## WRITTEN INSTRUCTION
For the material that follows, return exactly the lines from the one with "Recreate this object" through the one with "foot_inset = 34; // [25:1:60]", both ends included.

## RECORD EXCERPTS
========

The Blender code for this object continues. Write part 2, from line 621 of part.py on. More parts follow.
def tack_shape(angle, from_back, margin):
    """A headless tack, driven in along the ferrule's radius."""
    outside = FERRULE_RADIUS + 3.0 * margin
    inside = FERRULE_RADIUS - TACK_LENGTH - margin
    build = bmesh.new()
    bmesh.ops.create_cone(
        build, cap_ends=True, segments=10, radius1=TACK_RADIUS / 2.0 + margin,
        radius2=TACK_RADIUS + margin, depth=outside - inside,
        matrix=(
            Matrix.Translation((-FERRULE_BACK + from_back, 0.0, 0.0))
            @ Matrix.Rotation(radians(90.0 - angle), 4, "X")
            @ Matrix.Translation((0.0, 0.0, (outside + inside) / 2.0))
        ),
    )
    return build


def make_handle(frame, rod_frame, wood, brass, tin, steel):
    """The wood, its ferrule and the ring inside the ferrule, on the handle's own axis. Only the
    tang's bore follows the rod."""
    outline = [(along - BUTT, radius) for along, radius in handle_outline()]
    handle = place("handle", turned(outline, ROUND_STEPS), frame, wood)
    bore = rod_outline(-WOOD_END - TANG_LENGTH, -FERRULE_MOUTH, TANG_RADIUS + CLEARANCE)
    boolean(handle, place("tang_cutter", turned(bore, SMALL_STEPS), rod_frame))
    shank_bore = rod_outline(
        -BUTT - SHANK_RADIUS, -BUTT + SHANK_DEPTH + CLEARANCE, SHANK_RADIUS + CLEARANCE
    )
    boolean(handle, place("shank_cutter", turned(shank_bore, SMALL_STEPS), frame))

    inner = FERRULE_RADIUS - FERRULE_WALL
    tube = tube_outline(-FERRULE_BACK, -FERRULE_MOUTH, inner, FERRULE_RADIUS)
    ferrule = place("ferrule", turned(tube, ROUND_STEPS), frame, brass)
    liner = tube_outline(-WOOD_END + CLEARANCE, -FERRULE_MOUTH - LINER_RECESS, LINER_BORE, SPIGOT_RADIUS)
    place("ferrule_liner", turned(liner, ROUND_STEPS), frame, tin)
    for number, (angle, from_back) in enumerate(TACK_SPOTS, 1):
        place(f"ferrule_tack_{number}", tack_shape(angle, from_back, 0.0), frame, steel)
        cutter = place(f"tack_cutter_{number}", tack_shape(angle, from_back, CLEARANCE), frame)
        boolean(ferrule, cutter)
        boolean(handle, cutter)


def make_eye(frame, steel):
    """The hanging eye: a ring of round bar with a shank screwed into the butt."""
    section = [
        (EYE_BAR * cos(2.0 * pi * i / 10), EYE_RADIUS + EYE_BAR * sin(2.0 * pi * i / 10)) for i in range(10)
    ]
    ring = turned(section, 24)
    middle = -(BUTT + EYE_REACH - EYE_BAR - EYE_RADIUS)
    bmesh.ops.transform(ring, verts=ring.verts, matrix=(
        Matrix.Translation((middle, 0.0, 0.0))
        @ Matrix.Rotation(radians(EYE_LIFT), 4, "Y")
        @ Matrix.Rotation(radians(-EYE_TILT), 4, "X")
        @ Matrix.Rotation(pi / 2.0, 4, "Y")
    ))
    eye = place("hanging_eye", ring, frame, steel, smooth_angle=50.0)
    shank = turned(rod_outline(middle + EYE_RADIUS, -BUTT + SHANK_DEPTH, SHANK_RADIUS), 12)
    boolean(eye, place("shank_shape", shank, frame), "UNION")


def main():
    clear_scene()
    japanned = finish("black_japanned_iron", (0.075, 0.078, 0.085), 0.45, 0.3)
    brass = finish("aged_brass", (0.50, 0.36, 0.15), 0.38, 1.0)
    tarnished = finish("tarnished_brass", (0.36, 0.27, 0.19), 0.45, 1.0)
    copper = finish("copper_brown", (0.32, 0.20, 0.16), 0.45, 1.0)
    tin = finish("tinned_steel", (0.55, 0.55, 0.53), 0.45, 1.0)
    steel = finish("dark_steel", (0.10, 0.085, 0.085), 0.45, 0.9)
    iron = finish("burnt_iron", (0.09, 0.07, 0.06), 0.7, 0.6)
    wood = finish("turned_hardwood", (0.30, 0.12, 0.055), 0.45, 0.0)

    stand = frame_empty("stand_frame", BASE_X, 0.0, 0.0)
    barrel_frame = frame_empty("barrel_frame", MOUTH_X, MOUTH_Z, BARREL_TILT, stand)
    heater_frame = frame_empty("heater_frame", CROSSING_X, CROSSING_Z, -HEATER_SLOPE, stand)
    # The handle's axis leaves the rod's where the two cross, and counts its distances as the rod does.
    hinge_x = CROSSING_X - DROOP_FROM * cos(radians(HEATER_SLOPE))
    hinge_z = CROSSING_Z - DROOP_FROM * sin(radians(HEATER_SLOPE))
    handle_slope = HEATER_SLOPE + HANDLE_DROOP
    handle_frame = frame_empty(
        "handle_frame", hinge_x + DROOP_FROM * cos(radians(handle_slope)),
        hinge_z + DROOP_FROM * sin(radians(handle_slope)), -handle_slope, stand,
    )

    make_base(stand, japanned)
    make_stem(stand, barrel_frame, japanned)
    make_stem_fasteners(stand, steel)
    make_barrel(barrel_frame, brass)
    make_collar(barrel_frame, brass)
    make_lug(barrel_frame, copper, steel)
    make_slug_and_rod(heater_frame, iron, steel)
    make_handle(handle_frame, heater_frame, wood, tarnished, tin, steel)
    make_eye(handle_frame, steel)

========

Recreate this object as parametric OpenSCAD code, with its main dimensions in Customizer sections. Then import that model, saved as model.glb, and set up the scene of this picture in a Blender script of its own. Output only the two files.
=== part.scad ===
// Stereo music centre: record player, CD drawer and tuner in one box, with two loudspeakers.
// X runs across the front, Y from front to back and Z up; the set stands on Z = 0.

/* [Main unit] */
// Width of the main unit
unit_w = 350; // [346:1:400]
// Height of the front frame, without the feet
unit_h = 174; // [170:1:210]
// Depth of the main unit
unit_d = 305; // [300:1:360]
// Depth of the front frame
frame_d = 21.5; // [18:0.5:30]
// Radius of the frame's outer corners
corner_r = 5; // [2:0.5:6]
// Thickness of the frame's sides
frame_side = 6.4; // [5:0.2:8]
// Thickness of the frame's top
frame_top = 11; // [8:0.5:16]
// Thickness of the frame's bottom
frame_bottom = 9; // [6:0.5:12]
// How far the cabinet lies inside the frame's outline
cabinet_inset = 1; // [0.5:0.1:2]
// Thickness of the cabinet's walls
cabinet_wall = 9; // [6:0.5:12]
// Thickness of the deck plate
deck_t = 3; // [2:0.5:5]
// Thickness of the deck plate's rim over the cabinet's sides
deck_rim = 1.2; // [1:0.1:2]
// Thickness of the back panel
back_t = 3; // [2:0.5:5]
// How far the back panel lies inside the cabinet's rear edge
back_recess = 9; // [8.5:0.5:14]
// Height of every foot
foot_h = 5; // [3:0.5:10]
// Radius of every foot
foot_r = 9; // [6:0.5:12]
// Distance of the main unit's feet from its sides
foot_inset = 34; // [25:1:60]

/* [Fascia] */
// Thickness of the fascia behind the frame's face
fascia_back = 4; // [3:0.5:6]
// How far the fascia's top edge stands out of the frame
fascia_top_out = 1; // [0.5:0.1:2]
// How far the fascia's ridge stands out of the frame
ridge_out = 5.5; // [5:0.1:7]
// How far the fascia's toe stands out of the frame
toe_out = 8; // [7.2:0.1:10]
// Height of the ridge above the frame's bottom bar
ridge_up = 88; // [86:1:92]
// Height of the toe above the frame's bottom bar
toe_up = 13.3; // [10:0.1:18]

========

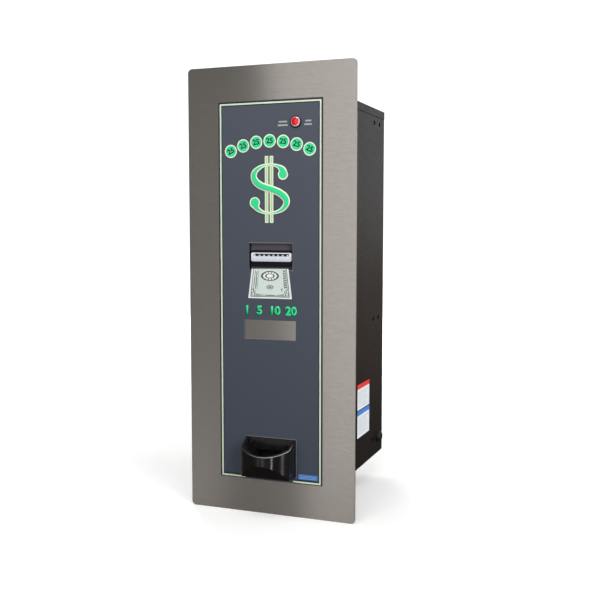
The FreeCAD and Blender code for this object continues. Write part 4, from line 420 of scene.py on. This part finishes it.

========

## TASK ANSWER
Recreate this object as parametric OpenSCAD code, with its main dimensions in Customizer sections. Then import that model, saved as model.glb, and set up the scene of this picture in a Blender script of its own. Output only the two files.
=== part.scad ===
// Stereo music centre: record player, CD drawer and tuner in one box, with two loudspeakers.
// X runs across the front, Y from front to back and Z up; the set stands on Z = 0.

/* [Main unit] */
// Width of the main unit
unit_w = 350; // [346:1:400]
// Height of the front frame, without the feet
unit_h = 174; // [170:1:210]
// Depth of the main unit
unit_d = 305; // [300:1:360]
// Depth of the front frame
frame_d = 21.5; // [18:0.5:30]
// Radius of the frame's outer corners
corner_r = 5; // [2:0.5:6]
// Thickness of the frame's sides
frame_side = 6.4; // [5:0.2:8]
// Thickness of the frame's top
frame_top = 11; // [8:0.5:16]
// Thickness of the frame's bottom
frame_bottom = 9; // [6:0.5:12]
// How far the cabinet lies inside the frame's outline
cabinet_inset = 1; // [0.5:0.1:2]
// Thickness of the cabinet's walls
cabinet_wall = 9; // [6:0.5:12]
// Thickness of the deck plate
deck_t = 3; // [2:0.5:5]
// Thickness of the deck plate's rim over the cabinet's sides
deck_rim = 1.2; // [1:0.1:2]
// Thickness of the back panel
back_t = 3; // [2:0.5:5]
// How far the back panel lies inside the cabinet's rear edge
back_recess = 9; // [8.5:0.5:14]
// Height of every foot
foot_h = 5; // [3:0.5:10]
// Radius of every foot
foot_r = 9; // [6:0.5:12]
// Distance of the main unit's feet from its sides
foot_inset = 34; // [25:1:60]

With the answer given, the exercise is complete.